I talk a lot about metrics and statistical analysis here in 12MR. Whether its its my quest for a better analysis metric for evaluating defenses, or my mathematical power rankings, or just my general evaluation of players, I prefer everything to be grounded in solid data-driven analysis as well as tape study.

This idea has taken off in baseball, and that’s why I got my start as a writer coving MLB. I’m a scientist, and my mathematics and analysis background allowed to me jump right in. The problem was that  I’ve always been a football guy. I didn’t belong in baseball, so here and I am, trying to do my analytical thing for a sport that is the still in the dark ages when it comes to developing useable metrics.

Unfortunately, a lot of football doesn’t show up on a stat sheet.

For example, most running plays end with a tackle by a LB. Too bad not all tackles are equal. A tackle made 8 yards downfield isn’t the same as as one made up near the line of scrimmage. If you just look at the number of tackles, you don’t get that information, and unfortunately, that’s all most people have access to.

We call those tackles close to the line of scrimmage “stops.” Bobby Wagner had 69 of them last season, which is a lot compared to his NFL peers. That particular piece of information is out there if you know where to look, but few know it’s importance and even fewer bother to use it.

And what else happened to make that tackle possible? What about the DT who commanded a double team of the C and G and still wasn’t pushed back? That meant the G wasn’t able to peel off and get up to the next level and block the LB who made the tackle. Where’s that on the stat sheet? Or how about the DE who got 2 yards up field and set the edge, making it impossible for the RB to bounce the run to the outside? Where’s the stat for that?

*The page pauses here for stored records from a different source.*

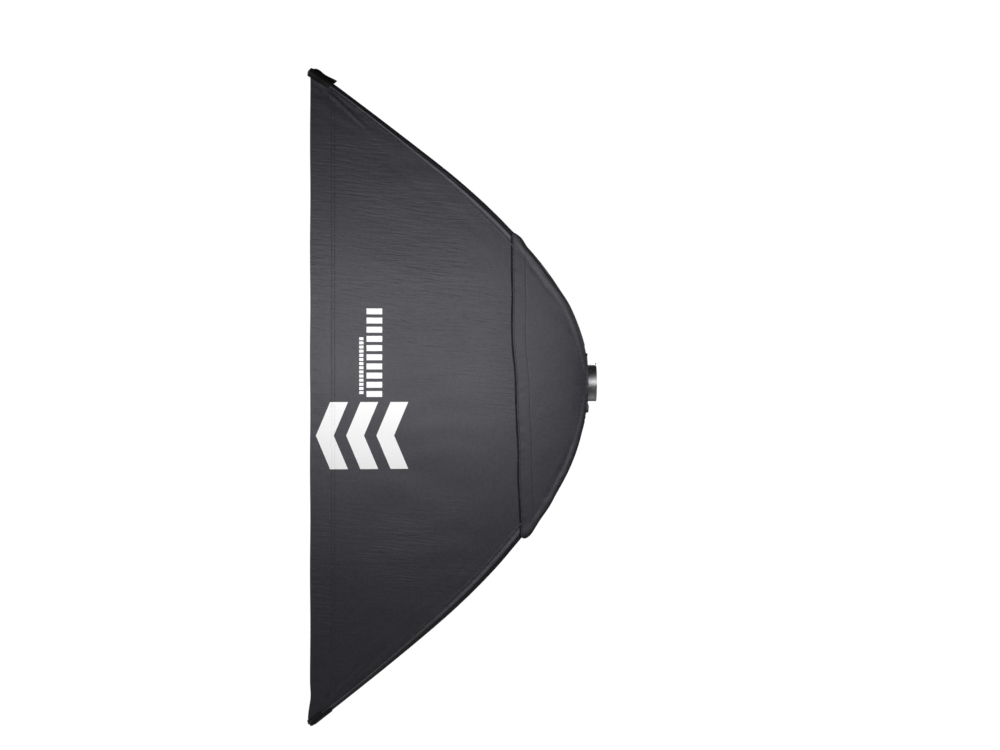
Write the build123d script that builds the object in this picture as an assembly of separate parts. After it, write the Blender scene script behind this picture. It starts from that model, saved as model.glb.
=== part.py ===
from build123d import *
import math
import os

# A strip softbox: a cloth box on four bent spring rods, plugged into a ring that turns on a strobe bayonet.
# Millimetres. +Z is up, +Y runs back towards the strobe, and light leaves towards -Y.
# The origin is on the bayonet's axis, in the plane of the strobe's face. Right is +X.

# Driving dimensions of the cloth box
front_height = 1800.0
front_width = 400.0
front_droop = 39.0        # how far the front hangs below the bayonet's axis, on its bent rods
front_y = -792.0          # plane of the open front edge
rear_y = -20.0            # rear edge of the cloth
rear_half_width = 81.0
rear_half_height = 82.0
cloth = 1.5               # thickness of the lined cloth
gap = 0.3                 # air between layers that are not one piece
clear = 0.7               # air between a panel's edge and a rod sleeve

# The rods' bend: the angle from the light's axis falls from root to tip, fast at first
root_angle = 79.4
tip_angle = 37.2
bend_power = 3.2

# Rods and what holds them
rod_radius = 2.5
rod_root_x = 73.0
rod_start = 0.02          # where the rods join the box's curve, from 0 at the ring to 1 at the front
rod_end_y = -777.0        # where they stop, inside their pockets
easing = 12.0             # tangent length of the bend between a socket and that curve
sleeve_radius = 4.5
sleeve_bore = 2.9
ferrule_radius = 3.0
ferrule_length = 26.0
socket_radius = 4.5
socket_depth = 28.0
boss_radius = 6.5
tip_radius = 3.5
tip_grip = 10.0
pocket_radius = 5.0
pocket_length = 34.0
pocket_reach = 8.0        # how far a pocket goes past its rod's end

# Bayonet adapter and turning ring
bore_radius = 49.0
neck_radius = 52.0
neck_front = -37.0
neck_rear = 9.0
flange_radius = 64.0
flange_rear = -33.0
lug_radius = 58.0
lug_front = 5.0
lug_rear = 8.5
lug_width = 36.0
lug_count = 3
catch_radius = 3.0
ring_radius = 68.0
ring_front = -32.0
ring_rear = -18.0
ring_chamfer = 1.5
arm_width = 24.0
arm_inset = 1.0
retainer_radius = 71.0
retainer_front = -41.0
retainer_plate = 2.5
screw_circle = 67.5
screw_radius = 1.5
screw_head = 2.8
screw_head_height = 2.2
screw_length = 15.0
running = 0.05            # radial clearance of a turning fit
snug = 0.02               # radial clearance of a pressed-in piece

# Cloth collar behind the ring
collar_half = 79.0
collar_corner = 16.0
collar_hole = 54.0
collar_front = -17.7
collar_rear = -15.2

# Access flaps at the rear of the long sides, and the tapes that close them
panel_rear_y = -178.0
flap_front_y = -221.0
flap_slant = 1.7          # degrees that the flap's free edge leans
tape = 0.8
tape_width = 28.0
flap_low = 2 * tape + gap
flap_thick = 1.5

# Diffuser, its lip and its tapes
diffuser_y = -728.0
diffuser_thick = 1.0
diffuser_corner = 16.0
lip_tape = 30.0
tab_width = 20.0
tab_length = 34.0

# Inner baffle and its straps
baffle_y = -430.0
baffle_half_width = 118.0
baffle_top = 500.0
baffle_bottom = -545.0
baffle_corner = 12.0
strap_width = 18.0
strap_thick = 1.2
strap_margin = 14.0
snap_radius = 6.0
snap_height = 2.5

# Webbing tabs that close the front corners, measured along and across the rod's end
webbing = 2.0
webbing_width = 28.0
webbing_proud = 5.5       # above the rod's centre line
webbing_lift = 1.6        # air between a pocket's top and its tab, which also has to clear the side panel
webbing_back = 62.0
webbing_front = 8.0

front_top = front_height / 2 - front_droop
front_bottom = front_height / 2 + front_droop
half_width = front_width / 2
wide = 1200.0             # half the size of a cutting block
sides = {"left": -1, "right": 1}
ends = {"upper": 1, "lower": -1}


def put(shape, name):
    """Writes one sub-part."""
    os.makedirs("parts", exist_ok=True)
    export_step(shape, f"parts/{name}.step")


# --- The box's curve ---

def lean(t):
    """The rods' angle from the light's axis, t being 0 at the ring and 1 at the front."""
    return math.radians(tip_angle + (root_angle - tip_angle) * max(0.0, 1 - t) ** bend_power)


def travel(t, steps=160):
    """How far forward and how far out a rod of unit length has gone at t, by the midpoint rule."""
    middles = [(i + 0.5) * t / steps for i in range(steps)]
    return sum(math.cos(lean(m)) for m in middles) * t / steps, sum(math.sin(lean(m)) for m in middles) * t / steps


full_forward, full_out = travel(1.0)


def place_at(y):
    """The t at which the box's curve reaches a given y, by halving."""
    low, high = 0.0, 1.05
    for _ in range(40):
        middle = (low + high) / 2
        if rear_y + (front_y - rear_y) * travel(middle)[0] / full_forward > y:
            low = middle
        else:
            high = middle
    return low


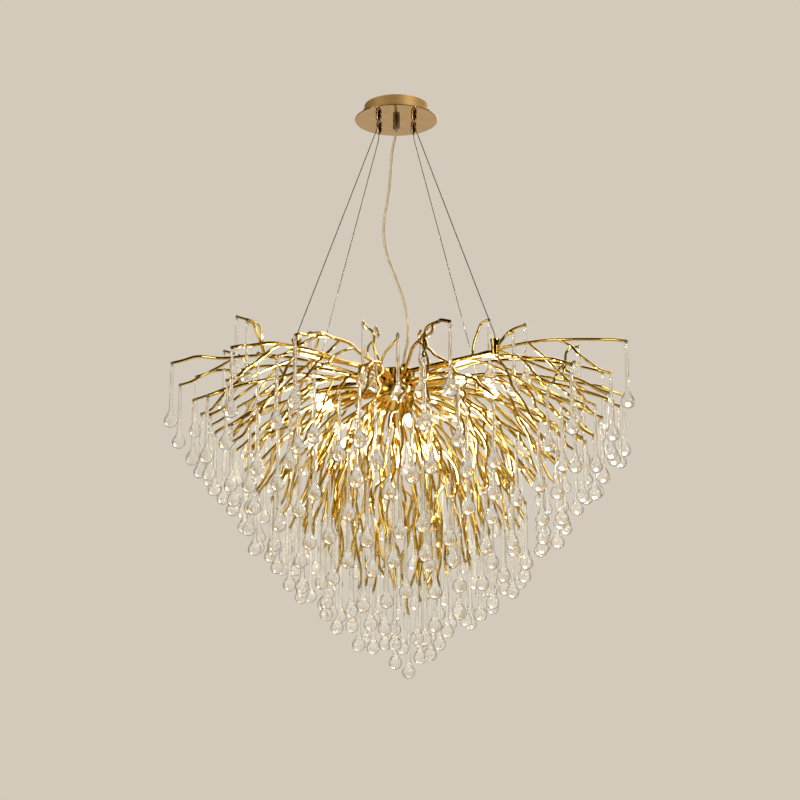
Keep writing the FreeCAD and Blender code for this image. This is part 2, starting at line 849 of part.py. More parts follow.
def make_drops():
    drop = drop_solid()
    for tier in tiers():
        tips = [
            tip for limb in limbs if tier_of(limb) == tier
            for tip in limb.tips if not swings(limb, tip)]
        group(f"drops_tier_{tier}", [hung_at(drop, tip, mm.ring_diameter) for tip in tips])
    for number, limb in enumerate(swinging_limbs, start=1):
        place = limb.tips[0]
        group(f"rim_drop_{number}", [hung_at(drop, place, mm.ring_diameter)])
        eye = place - UP * mm.ring_diameter
        print(f"rim_drop_{number} swings about {eye.x:.2f} {eye.y:.2f} {eye.z:.2f}")


# ---------------------------------------------------------------- lamps

# azimuth and lean in degrees, and the distance from the hub's centre to the holder's mouth
LAMP_AIMS = [
    (336, 6, 140), (14, 0.5, 195), (64, 1.5, 165), (100, -4.5, 165), (153, -1.5, 165),
    (213, -15, 165), (280, -28, 165), (226, -40, 180), (304, -48, 175), (89, -42, 185),
]


def lamp_heading(azimuth, lean):
    level = math.cos(math.radians(lean))
    return polar(math.radians(azimuth)) * level + UP * math.sin(math.radians(lean))


def lamps_of(shape_for):
    """One shape for each lamp, built by a function of the holder's distance, aimed from the hub."""
    return [
        aimed(shape_for(reach), hub_centre, lamp_heading(azimuth, lean))
        for azimuth, lean, reach in LAMP_AIMS]


def lamp_tube(reach):
    socket = mm.ball_diameter / 2 - mm.socket_depth
    end = reach - mm.holder_length + mm.holder_seat
    tube = Part.makeCylinder(mm.lamp_tube_diameter / 2, end - socket, Vector(0, 0, socket))
    bore = mm.lamp_tube_diameter / 2 - 1
    return tube.cut(Part.makeCylinder(bore, end - socket, Vector(0, 0, socket)))


def lamp_holder(reach):
    outer = mm.holder_diameter / 2
    inner = outer - mm.holder_wall
    foot = reach - mm.holder_length
    neck = mm.lamp_tube_diameter / 2 + mm.socket_clearance
    return turned([
        (neck, foot), (outer - 2, foot), (outer, foot + 2), (outer, reach), (inner, reach),
        (inner, reach - mm.lamp_seat_depth), (neck, reach - mm.lamp_seat_depth)])


def lamp_capsule(reach):
    radius = mm.lamp_diameter / 2
    foot = reach - mm.lamp_seat_depth + mm.seat_gap
    nose = foot + mm.lamp_length
    tube = Part.makeCylinder(radius, mm.lamp_length - radius, Vector(0, 0, foot))
    return tube.fuse(Part.makeSphere(radius, Vector(0, 0, nose - radius)))


def make_lamps():
    group("lamp_tubes", lamps_of(lamp_tube))
    group("lamp_holders", lamps_of(lamp_holder))
    group("lamps", lamps_of(lamp_capsule))


# ---------------------------------------------------------------- hub and suspension


def socket_for(start, direction, diameter):
    return aimed(Part.makeCylinder(diameter / 2 + mm.socket_clearance, mm.ball_diameter),
                 start, direction)


def make_hub_ball():
    """A ball cut flat on top, drilled for every branch and lamp tube."""
    radius = mm.ball_diameter / 2
    ball = Part.makeSphere(radius, hub_centre)
    top = hub_centre + UP * mm.cap_seat_height
    size = mm.ball_diameter
    slab = Part.makeBox(size, size, size, top - Vector(size / 2, size / 2, 0))
    holes = [socket_for(limb.main[0], limb.main[1] - limb.main[0], mm.limb_diameter) for limb in limbs]
    socket = radius - mm.socket_depth
    for azimuth, lean, _ in LAMP_AIMS:
        heading = lamp_heading(azimuth, lean)
        holes.append(socket_for(hub_centre + heading * socket, heading, mm.lamp_tube_diameter))
    thread = mm.bolt_diameter / 2 + mm.socket_clearance
    deep = mm.bolt_depth + mm.seat_gap
    holes.append(Part.makeCylinder(thread, deep, top - UP * deep))
    group("hub_ball", [ball.cut([slab] + holes)])


def make_hub_cap():
    radius = mm.cap_diameter / 2
    foot = Vector(0, 0, -cap_bottom)
    disc = Part.makeCylinder(radius, mm.cap_thickness, foot)
    rim = [edge for edge in disc.Edges if abs(edge.BoundBox.ZMin + cap_top) < 0.01]
    disc = disc.makeFillet(mm.cap_edge_round, [edge for edge in rim if len(edge.Vertexes) == 1])
    holes = [Part.makeCylinder(mm.bolt_diameter / 2 + mm.socket_clearance, mm.cap_thickness, foot)]
    for post in post_places:
        heading = Vector(post).normalize()
        start = heading * (radius - mm.arm_seat_depth) - UP * arm_drop
        holes.append(socket_for(start, heading, mm.arm_diameter))
    seat = Vector(mm.gland_offset, 0, mm.cord_seat_height - cap_top)
    holes.append(Part.makeCylinder(mm.cord_diameter / 2 + mm.seat_gap, mm.cap_thickness * 2,
                                   seat - UP * mm.cap_thickness * 2))
    group("hub_cap", [disc.cut(holes)])


def make_hub_bolt():
    head = hexagon(mm.nut_flats, mm.nut_thickness)
    length = mm.cap_thickness + mm.bolt_depth
    shank = Part.makeCylinder(mm.bolt_diameter / 2, length, Vector(0, 0, -length))
    group("hub_bolt", [aimed(head.fuse(shank), Vector(0, 0, -cap_top), UP)])


def make_cord_gland():
    """A tapered collar that stands on the cap and grips the cord."""
    bore = mm.cord_diameter / 2 + mm.seat_gap
    foot = mm.gland_diameter / 2
    top = foot - 2
    collar = turned([(bore, 0), (foot, 0), (foot, mm.gland_height / 2), (top, mm.gland_height),
                     (bore, mm.gland_height)])
    group("cord_gland", [aimed(collar, Vector(mm.gland_offset, 0, -cap_top), UP)])


def make_main_arms():
    inner = mm.cap_diameter / 2 - mm.arm_seat_depth
    rods = []
    for post in post_places:
        heading = Vector(post).normalize()
        start = heading * inner - UP * arm_drop
        length = post.Length - inner
        rods.append(aimed(Part.makeCylinder(mm.arm_diameter / 2, length), start, heading))
    group("main_arms", rods)


def make_suspension_posts():
    """Turned posts, drilled across for the arm and from above for the cable stop."""
    post_radius = mm.post_diameter / 2
    flare = mm.post_flare_diameter / 2
    height = mm.post_height
    bore = mm.stop_diameter / 2 + mm.seat_gap
    floor = height - mm.stop_length - mm.seat_gap * 2
    shape = turned([
        (0, 0), (post_radius - 1, 0), (post_radius, 1), (post_radius, height * 0.6),
        (flare, height * 0.9), (flare, height), (bore, height), (bore, floor), (0, floor)])
    posts = []
    for post in post_places:
        heading = Vector(post).normalize()
        blank = aimed(shape, post - UP * post_foot_drop, UP)
        start = post - heading * mm.post_diameter - UP * arm_drop
        hole = Part.makeCylinder(mm.arm_diameter / 2 + mm.socket_clearance, mm.post_diameter)
        posts.append(blank.cut(aimed(hole, start, heading)))
    group("suspension_posts", posts)


def make_cable_stops():
    """Ferrules on the cables' lower ends, sunk in the posts."""
    stop = turned([
        (0, 0), (mm.stop_diameter / 2, 0), (mm.stop_diameter / 2, mm.stop_length),
        (0, mm.stop_length)])
    drop = post_top_drop + mm.stop_length + mm.seat_gap
    group("cable_stops", [aimed(stop, post - UP * drop, UP) for post in post_places])


# ---------------------------------------------------------------- build, check and write


def build():
    make_ceiling_crossbar()
    make_canopy_pan()
    make_canopy_plate()
    make_pan_screws()
    make_terminal_block()
    make_gripper_bodies()
    make_gripper_nuts()
    make_gripper_plungers()
    make_cord_grip()
    make_cord_grip_nut()
    make_suspension_cables()
    make_power_cord()
    make_hub_ball()
    make_hub_cap()
    make_hub_bolt()
    make_cord_gland()
    make_main_arms()
    make_suspension_posts()
    make_cable_stops()
    make_lamps()
    make_branches()
    make_rings()
    make_drops()


def check():
    document.recompute()
    for item in document.Objects:
        if "Invalid" in item.State or "Error" in item.State:
            raise ValueError(f"{item.Label} failed to compute: {item.State}")
    for part in parts:
        if part.Shape.isNull() or not part.Shape.isValid() or not part.Shape.Solids:
            raise ValueError(f"{part.Label} has no valid solid")


def write():
    os.makedirs("parts", exist_ok=True)
    for part in parts:
        part.Shape.exportStep(f"parts/{part.Label}.step")
    print(f"{len(parts)} nodes, {sum(len(part.Shape.Solids) for part in parts)} solids")


build()
check()
write()
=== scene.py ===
"""Branch chandelier with glass drops: its finishes, glass, lamps, cables and cord.

Metres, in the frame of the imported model: the origin is on the ceiling at the middle of the
canopy, +Z is up and the viewer looks along +Y.
"""

import json
import logging
import math
from collections.abc import Iterable
from dataclasses import dataclass, field
from enum import Enum
from typing import Any

import bmesh
import bpy
from mathutils import Matrix, Vector

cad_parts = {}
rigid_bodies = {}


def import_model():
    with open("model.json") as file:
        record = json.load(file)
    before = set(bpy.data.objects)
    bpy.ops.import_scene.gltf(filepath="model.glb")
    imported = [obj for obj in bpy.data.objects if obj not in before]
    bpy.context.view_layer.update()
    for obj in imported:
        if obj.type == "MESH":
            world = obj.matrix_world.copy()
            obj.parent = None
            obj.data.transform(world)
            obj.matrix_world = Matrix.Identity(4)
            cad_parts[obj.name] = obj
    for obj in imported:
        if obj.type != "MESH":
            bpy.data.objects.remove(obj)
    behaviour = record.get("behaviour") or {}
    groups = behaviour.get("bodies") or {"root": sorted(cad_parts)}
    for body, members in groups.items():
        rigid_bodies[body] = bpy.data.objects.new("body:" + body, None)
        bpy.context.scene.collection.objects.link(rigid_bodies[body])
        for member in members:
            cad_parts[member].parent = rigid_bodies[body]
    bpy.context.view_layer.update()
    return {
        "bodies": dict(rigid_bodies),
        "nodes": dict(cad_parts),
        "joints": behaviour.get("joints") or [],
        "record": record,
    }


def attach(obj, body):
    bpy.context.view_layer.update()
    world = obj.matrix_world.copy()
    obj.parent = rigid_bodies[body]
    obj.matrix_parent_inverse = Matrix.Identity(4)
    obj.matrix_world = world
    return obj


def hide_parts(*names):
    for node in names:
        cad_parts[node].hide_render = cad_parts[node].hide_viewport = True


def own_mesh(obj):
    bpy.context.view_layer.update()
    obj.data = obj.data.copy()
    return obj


log = logging.getLogger("chandelier")

Pair = tuple[float, float]
Triple = tuple[float, float, float]

MM = 0.001
# tiers of branches, and of the drops that hang from them
TIERS = 8
# points nearer than this are one: in a piece turned here, and in a CAD node's loose triangles
TURNED_WELD = 1e-6
CAD_WELD = 1e-5
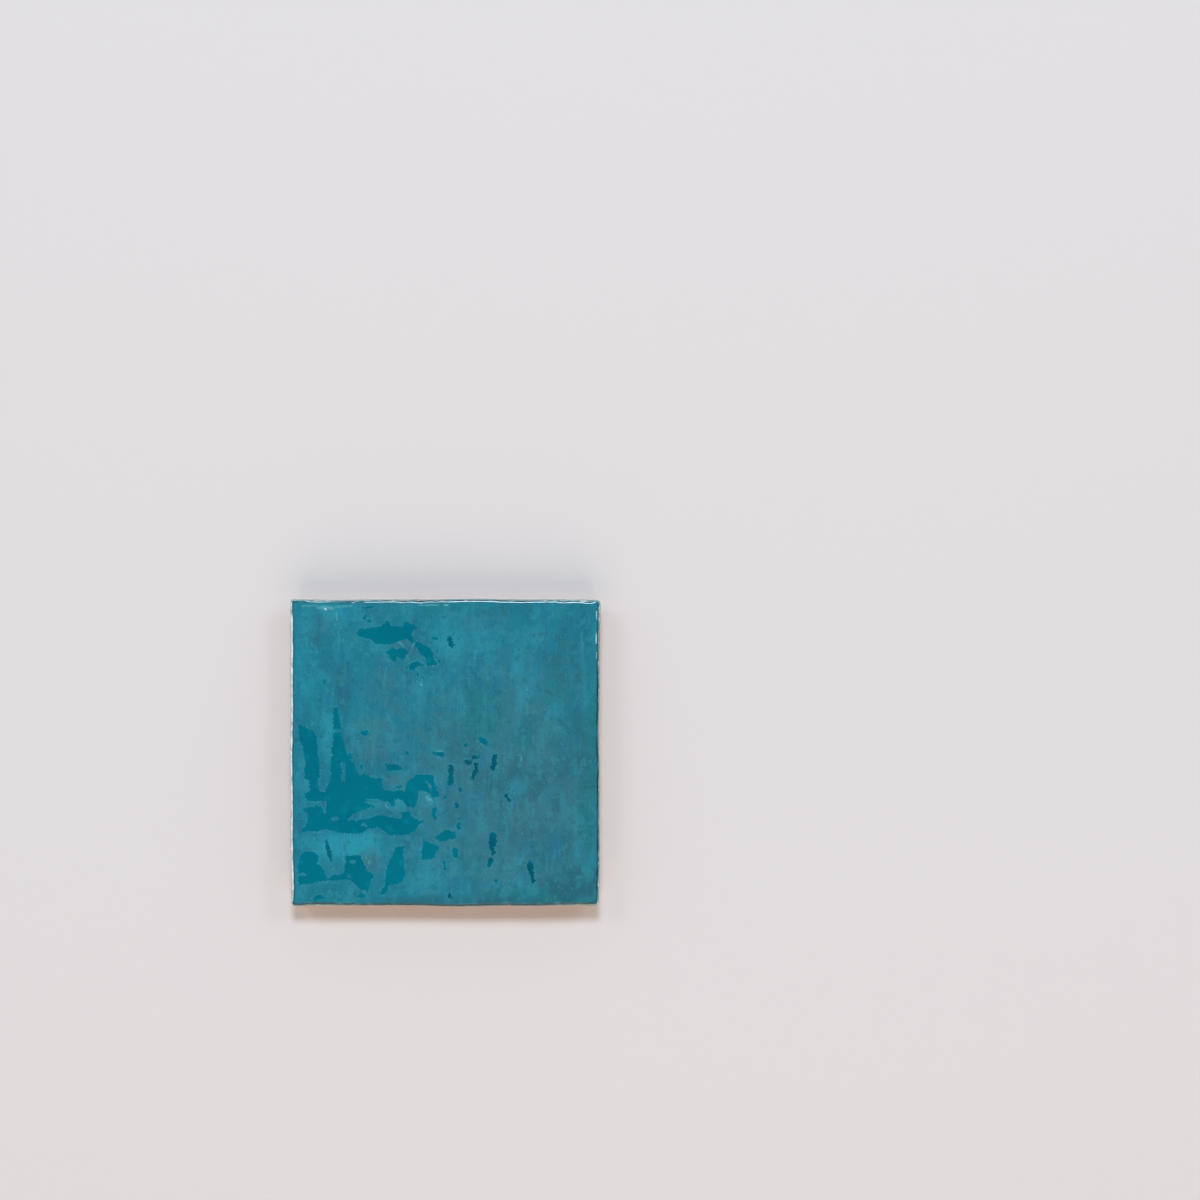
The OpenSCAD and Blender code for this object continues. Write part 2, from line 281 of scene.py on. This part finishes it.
tileShape = {
    "levels": 2,  # each level cuts a cell of the construction mesh in four and rounds it
    "faceLevel": 10.6,  # above this height a point that looks up is on the glazed face
    "arrisZ": 10.3,  # height at which the rolled edge becomes the upright lip
    "clayLine": 8.7,  # mean height of the glaze's lower edge on the sides
    "clayRun": 1.1,  # how far that edge runs up and down
    "glazeBead": 0.07,  # how far the lower edge of the glaze swells
    "swell": 0.09,  # waves of the glaze, 16 mm long
    "ripple": 0.03,  # and its ripples, 4 mm long
    "scoops": 0.34,  # depth of the hollows that the hammer leaves in the sides, 5 mm wide
    "clayGrain": 0.13,  # relief of the clay between them
    "clayPits": 0.5,  # depth of the grit holes in it
    "backGrain": 0.05,
    "backRings": (0.97,),  # rings of the flat back, each a share of the one outside it
    # Chips in the rolled edge: x and y of the middle, and half the width.
    "chips": [
        (50.2, 45.2, 1.3), (50.2, 39.2, 1.1), (50.2, 29, 1.5), (50.2, 6.9, 1.1), (46.5, 49.8, 1.2),
        (-9, 49.8, 1.2), (-50, 9.9, 1.2), (-50, -42.6, 1.4), (-45, -49.7, 1.3), (21, -49.7, 1.1),
        (46.5, -49.7, 1.2), (50.2, 36.4, 0.9), (50.2, 33.3, 1.1), (-50, -20, 0.9), (-27, -49.7, 0.8),
    ],
    "chipDepth": 0.22,
    "nicks": 0.1,  # depth of the small nicks between the chips
}


def buildTile():
    shape = tileShape
    source = frame["nodes"]["tile"]
    selectOnly(source)
    bpy.ops.object.duplicate()
    tile = bpy.context.active_object
    bpy.ops.object.parent_clear(type="CLEAR_KEEP_TRANSFORM")
    tile.name = "glazed_tile"
    for label in [k for k in tile.keys() if k.startswith("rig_")]:
        del tile[label]
    tile.data.materials.clear()

    editFaces(
        tile, lambda f: True,
        lambda: bpy.ops.mesh.remove_doubles(threshold=0.001 * mm),
        lambda: bpy.ops.mesh.tris_convert_to_quads(),
    )
    editFaces(  # the flat back is left open while the rest is rounded
        tile, lambda f: f.center.z < 0.01 * mm,
        lambda: bpy.ops.mesh.delete(type="FACE"),
    )
    rounder = tile.modifiers.new("round", "SUBSURF")
    rounder.levels = rounder.render_levels = shape["levels"]
    selectOnly(tile)
    bpy.ops.object.modifier_apply(modifier=rounder.name)

    for width in (1.0, 0.5):  # the face is cut finer along the pools' edges
        field = np.abs(poolField(places(tile)[:, :2]))
        high = places(tile)[:, 2] > shape["faceLevel"]
        near = (field < glazeLook["edgeCell"] * width) & high
        editFaces(
            tile, lambda f: all(high[v] for v in f.vertices) and any(near[v] for v in f.vertices),
            lambda: bpy.ops.mesh.subdivide(number_cuts=1),
        )
    print("tile: rounded and cut finer,", len(tile.data.polygons), "faces")
    return tile


def selectRim():  # the open edge, in edit mode
    bpy.ops.mesh.select_all(action="DESELECT")
    bpy.ops.mesh.select_non_manifold()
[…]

Those things are just as important as the tackle. If they don’t happen, then the stop doesn’t happen either. Football is a team game. Everyone must do their job, and do it well, or the play breaks down.

This is why we have to be careful using stats to evaluate individual players. It is also why I often use Pro Football Focus for quantitative player analysis, and not traditional stats. PFF are the only ones who evaluate the players for doing those not-so little things that make each play work. It’s also why NFL teams pay big money for their data.

For a data-driven guy like me, this is all very frustrating. I’d love to putting together mathematical models that allow us to determine a player’s impact on a game relative to other players at other positions. I could still do that, but I’d have to use PFF’s data to do so, and I don’t think they’d be happy about it.

Unfortunately, this means I’m stuck looking at team-wide data for the most part in order to generate something meaningful.

May 20, 2013; Seattle, WA, USA; Seattle Seahawks quarterback Russell Wilson (3) participates in organized team activities at the Virginia Mason Athletic Center Mandatory Credit: Joe Nicholson-USA TODAY Sports

There is one position though where we can do some statistical work and not have it be meaningless. I’m talking about QB. Currently, we have 2 measures that attempt to evaluate the position: passer rating and Total QBR.

Passer rating is archaic and fairly pointless. The different variables (TD, interceptions, completions, yards, etc.) are combined in a haphazard way that does not have any connection to points scored. It also doesn’t take into account some of the the thing that QBs do, like scrambling and avoiding sacks.

QBR, on the other hand is quite new. ESPN’s staff put it together in an attempt to fix some of the problems that the passer rating stat has. The problem is that they took it too far. Sacks seem to be the biggest factor in determining the rating, which is a bit silly.

The system is also not purely stats based, and it is hardly objective. Plus, the fact that they refuse to divulge the formula used only adds to the problem. I simply refuse to use Total QBR because ESPN refuses to tell us what actually goes into the metric.

That leaves us with almost nothing for a true QB rating system. After a ton of prodding by a few other analysts  I’m going aim to fix that.

Over the next year, I’m going to be working with some of the best numbers guys in the business to try and develop a QB rating metric that improves on the archaic passer rating, but doesn’t get into the stupidity that is QBR. It’s likely to be a comically frustrating voyage, so I’m going to share my progress here on 12MR.

At this point, I have no idea what this is going to look like, but i’m sure I’ll have more grey hair when it’s completed.